We are fortunate to have an excellent relationship with the USEPA Region 1 team that have helped us as we have had to work with the Department of Defense and superfund sites, and have been given outstanding support from EPA's Office of Research and Development, particularly in our work related to air deposition and proper selection of pollution controls. However, for these compounds, we find our natural roles within our Nation's public health and environmental protection enterprise reversed. New Hampshire has just promulgated enforceable drinking water standards for four PFAS compounds where this responsibility is better performed at a federal level with the national assets afforded to EPA can be employed. We have been asking for national standards but have been told that a Regulatory Determination will be completed within this calendar year which, given the current process, means that at best regulatory standards are multiple years away. That leaves states standing on their own. In New Hampshire we have been fortunate to have the support of our Governor and the legislature in getting the resources needed to do this important work, but we shouldn't be forced into this role.

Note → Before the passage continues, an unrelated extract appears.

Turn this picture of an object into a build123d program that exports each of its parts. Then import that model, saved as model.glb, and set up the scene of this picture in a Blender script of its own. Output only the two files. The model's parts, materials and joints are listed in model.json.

A key area where we must have EPA step up to this challenge is in regulating this entire family of compounds. In New Hampshire we rarely find only a single PFAS compound at an investigation site. There is limited scientific information on a very small number of PFAS compounds, but we regularly detect dozens of them in the environment. We need EPA, other federal agencies, and industry to quickly develop the science that enables us to regulate these compounds as a family instead of individually.

If we are ever to solve this problem, we need the federal government to work with industry and other nations to reduce and remove these compounds from the industrial and commercial stream. These compounds remain in the environment for decades and it is essential that we stop adding them to the environment. I can envision in the short term that there may be an essential need for a few products that require these compounds, perhaps in firefighting foam, but they are used in far too many applications that are neither life-saving nor necessary. We need them to be replaced with compounds that have been tested for human and environmental safety and we need support to transition to those safe replacements now. We also need the technology and investment to collect and destroy these compounds where they have become concentrated in the environment. No state can do this without leadership and support from the federal government.

In summation, failing the prospect of federal action in the near term, states are increasingly feeling the need to set standards themselves, New Hampshire is one of the first to do so. However, multiple states have indicated that they are either in process of setting standards or will be starting soon. This will result in a patchwork of regulation with inevitable variations. I believe that both industry and the public would be best served by properly protective federal standards. Industry should embrace the regulatory certainty this approach would provide. Similarly, a partnership between the federal government and industry to eliminate these compounds from commerce would be the most economical and beneficial approach to solve this issue, both for the economy and public health.

As I stated before, in New Hampshire we have been heavily engaged in PFAS investigation, response, remediation and regulation for the last four years and we continue to find additional impacts due to the nature of these compounds. We have been fortunate to have the support of our citizens, legislature, Governor, and EPA partners - not to mention the tireless and caring work of the fine men and women of the New Hampshire Department of Environmental Services - but this challenge is only going to continue to grow as we continue to add unknown quantities of the thousands of known and numerous unnamed PFAS compounds into the environment. We will do our share, but we need assistance to slow this trend of contamination and to begin the process of ensuring that future generations are not impacted.